Often, such words mean that G-d can’t expect me to do that which I was born incapable of achieving without tremendous effort, can He? Surprise! The strengths, with which we were born, are gifts from G-d, tools in our possession to rectify our weaknesses. That’s right, we’re not here to perfect that which we do well, but to use it to rectify that which we do wrong.
Continues Rabbi Vital:
Therefore, when a righteous person dies there is no need to ask him his name from the Sitra Achra since during his lifetime he worked hard and withstood suffering to separate the k’lipah from himself. This made the separation through Chibut HaKever easier. (Ibid.)

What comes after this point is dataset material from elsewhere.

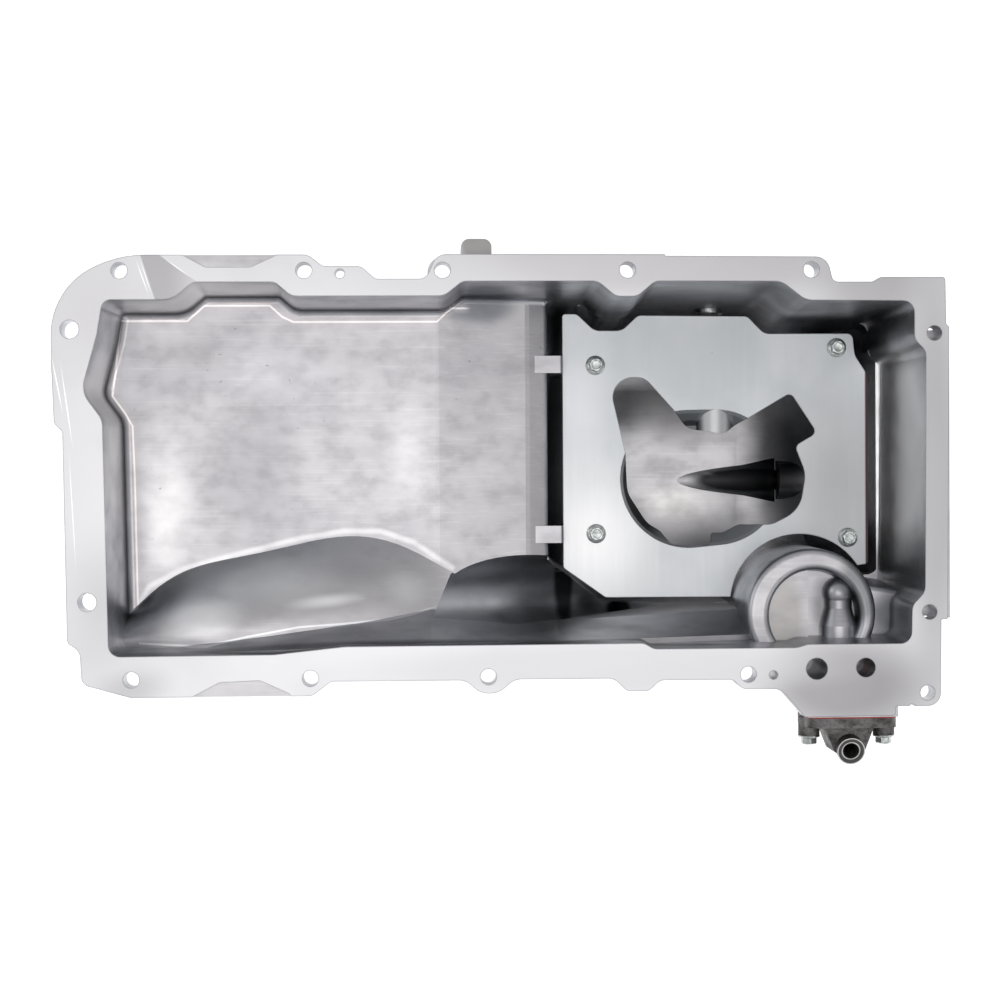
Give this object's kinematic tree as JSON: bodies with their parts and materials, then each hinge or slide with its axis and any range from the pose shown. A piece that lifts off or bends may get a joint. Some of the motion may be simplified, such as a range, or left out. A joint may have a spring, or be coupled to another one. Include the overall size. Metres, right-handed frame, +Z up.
{
  "type": "engine oil pan",
  "caption": "Cast aluminium engine oil pan with a shallow front, a deep rear sump, a bolted baffle plate, an oil filter mount and a side port cover.",
  "frame": {"origin": "under the middle of the pan's bounding box, on the plane of the skid ribs that it stands on", "axes": "+X to the rear, bellhousing end of the engine, +Y to the passenger side, +Z up to the machined rail"},
  "size_m": [0.5438, 0.324, 0.206],
  "materials": {
    "cast_aluminium": "die cast, rail milled bright",
    "cover_casting": "rough casting, dull grey",
    "sheet_steel": "pressed sheet, satin",
    "zinc_screw": "zinc plated",
    "plug_steel": "zinc plated, dull",
    "red_gasket": "red moulded bead",
    "washer_metal": "soft plain washer"
  },
  "bodies": {
    "root": {"pan_casting": "cast_aluminium", "baffle": "sheet_steel", "baffle_bolts": "zinc_screw", "port_cover": "cover_casting", "port_cover_gasket": "red_gasket", "port_cover_bolts": "zinc_screw", "drain_plug": "plug_steel", "drain_plug_washer": "washer_metal", "level_port_plug": "plug_steel", "level_port_washer": "washer_metal", "filter_nipple": "plug_steel"}
  },
  "joints": []
}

In other words, the righteous person gets with the program. He spends his life using his strengths to rectify his weaknesses, doing the job of the angels after death during his lifetime. Any angels who show up in his grave do so merely to say, “Shalom aleichem!” Not so for the evil person:
However, an evil person accomplishes just the opposite, instead causing the k’lipah to bond with him, necessitating much beating and great punishment to carry out separation through Chibut HaKever. If he had come to know the name from the Sitra Achra during his lifetime, he could have easily rectified it then. Instead, he must receive intense beatings for not having come to know the name during his lifetime, for not bothering to investigate what it was during his lifetime. He didn’t care to work hard as the righteous person did. (Ibid.)
My computer has a function that allows me to synchronize over the Internet my computer’s internal clock with a main system that is accurate to the second. With the touch of a button, instantly the clock is updated to the most accurate time available.
Wouldn’t it be nice if life worked the same way, that with the touch of a button, we would get in synch with G-d? But if we could do that, what would we do with the rest of our 120 years yet to be lived? Whatever you just answered, it doesn’t matter because, apparently, G-d feels that it is better if we take our entire lifetime-or lifetimes-or a good portion of them, to learn to “travel” with the word of G-d-just as long as we are working on it, to the best of our ability.